The Story of Documentary Film comes at a time when there is both an explosion of nonfiction cinema and yet significant challenges getting that content to viewers. Streamers have shown an increasing appetite for biographical films about famous people.

Producer John Archer and director Mark Cousins in Cannes.
Laurent KOFFEL/Gamma-Rapho via Getty Images
“The celebrity doc is just depressing,” producer John Archer avers, adding in an apparent illusion to the new Melania Trump documentary, “Somebody gets, what, $40 million. What are they going to reveal?”
Archer acknowledges the current state of documentary distribution will impact how The Story of Documentary Film gets seen. “On The Story of Film [2011]we had Channel 4 who we were working with. There’s no way a broadcaster in the UK wants to take on something this big [the new series]. And I think that’s a shame. They have the space and they should have the breadth of imagination. For the price of one normal documentary, they could have 16 hours’ history on a streamer, on the BBCI Player, on All 4, or whatever the Channel 4 one’s called now, but it’s probably too serious for them. And too international.”
But Archer adds, “One of the great things about working with Mark is that the audience is international. So, even if we don’t make much of a sale in the UK, we know we [will] elsewhere, and people want to see what he does. So, it’s not as big a risk as it might appear.”

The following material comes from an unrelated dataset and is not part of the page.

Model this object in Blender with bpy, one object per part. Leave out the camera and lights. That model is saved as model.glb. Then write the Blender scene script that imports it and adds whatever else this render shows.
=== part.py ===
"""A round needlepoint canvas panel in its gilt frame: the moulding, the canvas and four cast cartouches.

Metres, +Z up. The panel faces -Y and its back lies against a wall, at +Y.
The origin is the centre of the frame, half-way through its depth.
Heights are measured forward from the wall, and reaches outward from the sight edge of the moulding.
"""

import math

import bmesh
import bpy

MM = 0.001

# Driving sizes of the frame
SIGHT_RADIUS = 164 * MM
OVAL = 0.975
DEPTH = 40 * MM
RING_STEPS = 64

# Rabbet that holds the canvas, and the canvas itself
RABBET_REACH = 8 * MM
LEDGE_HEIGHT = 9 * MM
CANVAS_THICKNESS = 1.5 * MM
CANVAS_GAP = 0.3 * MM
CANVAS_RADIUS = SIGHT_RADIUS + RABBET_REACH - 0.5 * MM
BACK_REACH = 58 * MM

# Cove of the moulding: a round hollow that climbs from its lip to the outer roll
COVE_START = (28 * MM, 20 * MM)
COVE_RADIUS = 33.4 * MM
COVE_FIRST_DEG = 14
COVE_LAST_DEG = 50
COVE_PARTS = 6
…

Cousins expresses confidence in the inherent appeal of the material. “I think also people want to know about the world because their time on this planet is quite short and you want to know about things, you want to know about how brilliant it is to be alive and you want to know what it’s like to be in the Amazon or to be in Iran, et cetera,” he notes. “I think that’s why the current U.S. government is completely, completely wrong about humanity because it thinks that people aren’t interested in things outside themselves. But actually, they are. Before we kick the bucket, as we say, we want to feel as if we’ve seen life and that’s what documentary can do.”